Ce texte, qui reprend les dispositions de l'al. 3 de l'art. 187 de l'ancien C. instr. Crim., modifié par la loi du 9 juil. 1934, r.a Dh. 3 nov. 1934, ne s'applique qu'aux décisions qui statuent sur le fond et qui prononcent une condamnation pénale.
Il avait déjà été jugé que les dispositions de l'al. 3 de l'art. 187 C. instr. Crim n'étaient pas applicables aux jugements statuant sur une question de compétence (Crim. 25 juil1867 B.C 17, D.P.
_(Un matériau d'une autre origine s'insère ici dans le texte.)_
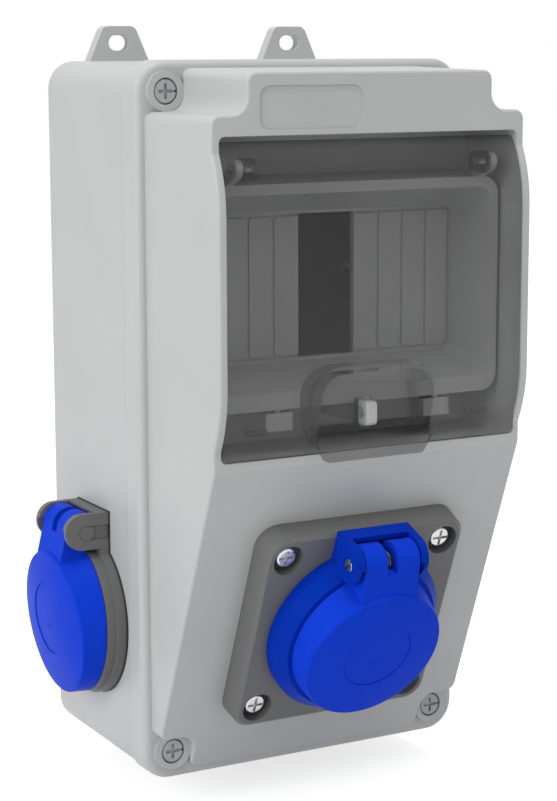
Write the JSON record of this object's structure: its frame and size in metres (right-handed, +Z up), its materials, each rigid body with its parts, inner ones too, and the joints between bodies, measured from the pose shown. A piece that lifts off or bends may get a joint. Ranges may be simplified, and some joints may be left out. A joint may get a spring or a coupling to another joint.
{
  "type": "industrial socket box",
  "caption": "Wall-mounted plastic socket box with a module window under a smoked flap, a sloping front socket and a side socket, both with hinged lids.",
  "frame": {"origin": "centre of the four wall-fixing holes, in the wall plane", "axes": "+X right seen from the front, +Z up, +Y into the wall; the box stands out towards -Y"},
  "size_m": [0.1372, 0.1281, 0.2546],
  "materials": {
    "grey_shell": "fine-textured moulded grey plastic",
    "dark_grey": "moulded mid-grey plastic",
    "blue": "satin blue moulded plastic",
    "smoke": "smoked clear plastic",
    "seal_rubber": "soft black sealing rubber",
    "steel": "bright plated steel",
    "screw_grey": "moulded grey plastic",
    "brass": "machined and stamped brass",
    "carrier": "black moulded insulating plastic"
  },
  "bodies": {
    "box": {"base": "grey_shell", "cover": "grey_shell", "cover_seal": "seal_rubber", "module_tray": "grey_shell", "flap_pins": "steel", "mounting_rail": "steel", "rail_screws": "steel", "front_flange": "dark_grey", "front_flange_seal": "seal_rubber", "front_flange_screws": "steel", "front_socket_body": "blue", "front_contact_carrier": "carrier", "front_carrier_screw": "steel", "front_contacts": "brass", "front_earth_strap": "brass", "front_lid_pin": "steel", "front_lid_spring": "steel", "side_socket_body": "dark_grey", "side_socket_seal": "seal_rubber", "side_ring_nut": "carrier", "side_contact_carrier": "carrier", "side_carrier_screw": "steel", "side_contacts": "brass", "side_earth_strap": "brass", "side_lid_pin": "dark_grey", "side_lid_spring": "steel"},
    "flap": {"window_flap": "smoke"},
    "front_cap": {"front_lid": "blue", "front_lid_seal": "seal_rubber"},
    "side_cap": {"side_lid": "blue", "side_lid_seal": "seal_rubber"},
    "cover_screw_1": {"cover_screw_1": "screw_grey"},
    "cover_screw_2": {"cover_screw_2": "screw_grey"},
    "cover_screw_3": {"cover_screw_3": "screw_grey"},
    "cover_screw_4": {"cover_screw_4": "screw_grey"}
  },
  "joints": [
    {"name": "flap_hinge", "type": "hinge", "parent": "box", "child": "flap", "pos_m": [0, -0.1106, 0.084], "axis": [-1, 0, 0], "range_deg": [0, 100]},
    {"name": "front_lid_hinge", "type": "hinge", "parent": "box", "child": "front_cap", "pos_m": [0, -0.12157, -0.03863], "axis": [-1, 0, 0], "range_deg": [0, 105], "stiffness_Nm_per_rad": 0.012, "springref_deg": -51.57},
    {"name": "side_lid_hinge", "type": "hinge", "parent": "box", "child": "side_cap", "pos_m": [-0.0671, -0.03364, -0.0373], "axis": [0.0192, 0.9998, 0], "range_deg": [0, 105], "stiffness_Nm_per_rad": 0.012, "springref_deg": -51.57},
    {"name": "cover_screw_1_turn", "type": "hinge", "parent": "box", "child": "cover_screw_1", "pos_m": [-0.0501, -0.0724, 0.1066], "axis": [0, -1, 0], "range_deg": [0, 90]},
    {"name": "cover_screw_2_turn", "type": "hinge", "parent": "box", "child": "cover_screw_2", "pos_m": [-0.0501, -0.0724, -0.1066], "axis": [0, -1, 0], "range_deg": [0, 90]},
    {"name": "cover_screw_3_turn", "type": "hinge", "parent": "box", "child": "cover_screw_3", "pos_m": [0.0501, -0.0724, 0.1066], "axis": [0, -1, 0], "range_deg": [0, 90]},
    {"name": "cover_screw_4_turn", "type": "hinge", "parent": "box", "child": "cover_screw_4", "pos_m": [0.0501, -0.0724, -0.1066], "axis": [0, -1, 0], "range_deg": [0, 90]}
  ]
}
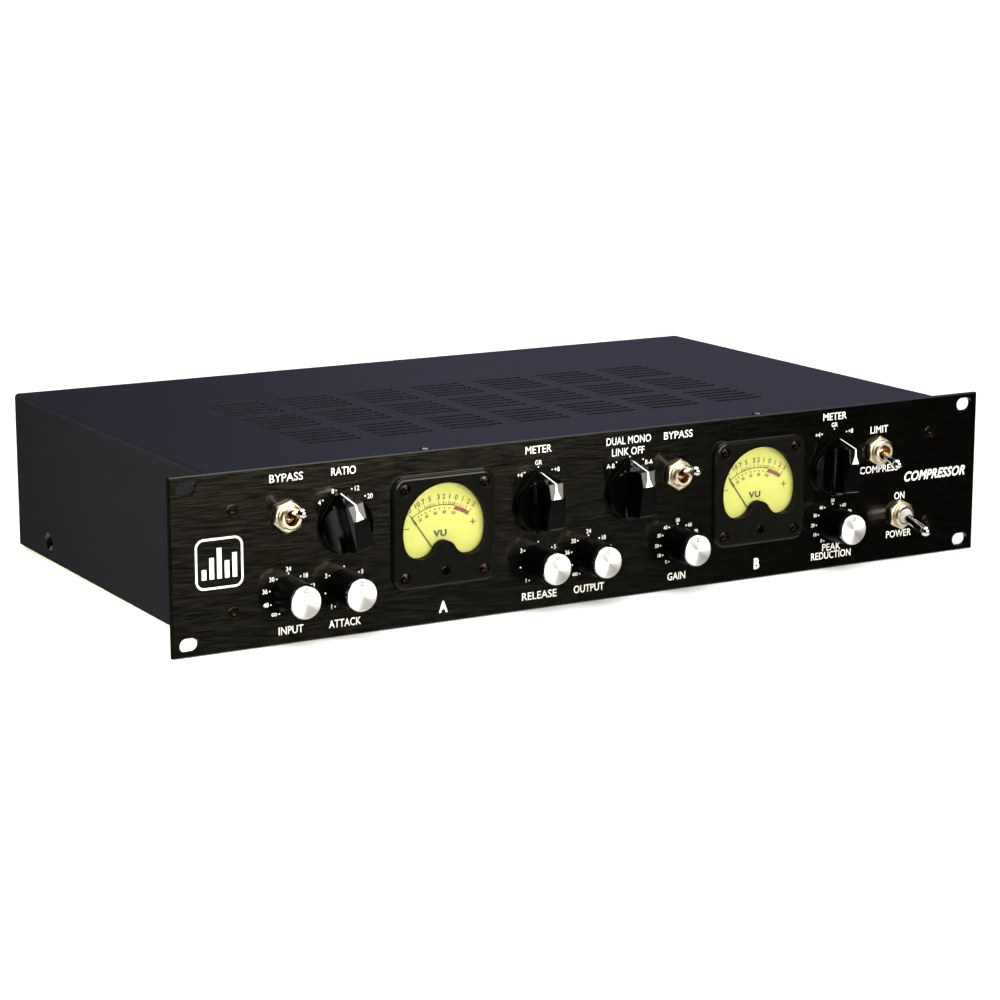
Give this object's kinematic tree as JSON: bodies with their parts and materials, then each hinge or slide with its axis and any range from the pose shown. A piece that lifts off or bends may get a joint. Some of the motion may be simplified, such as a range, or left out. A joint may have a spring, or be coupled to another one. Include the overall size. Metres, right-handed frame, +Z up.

1868. I. 287 ; 28 oct. 1886, B.C. 351, D.P. 1888. I. 48; 6 janv. 1900, B.C. 14 ; 1er juil 1905, B.C. 332, 20 oct. 1910, B.C.513; 4 mai 1938, B.C.130 ; 10 déc.1942, J.C.P. 1943. II. 2130; 19 mai 1950, B.C.168 ; Rép. crim., V° Jugement par défaut, par Maurice Gégout n° 101).
II. - Sur les deuxième et troisième points : Par l'arrêt ci-dessus rapporté, la Chambre criminelle confirme sa jurisprudence (V. l'arrêt n° 466 du 10 déc. 1959, Rec. Crim . t.I. 147 et la note; Comp. Crim 13 nov. 1952, Gaz. Pal. 1952. 2. 404., Rec. t. 17 294 ; 23 déc 1955, Rec. t. 18. 377).
III. - Sur le quatrième point : V. la note sous l'arrêt n° 743 du 10 nov.1960.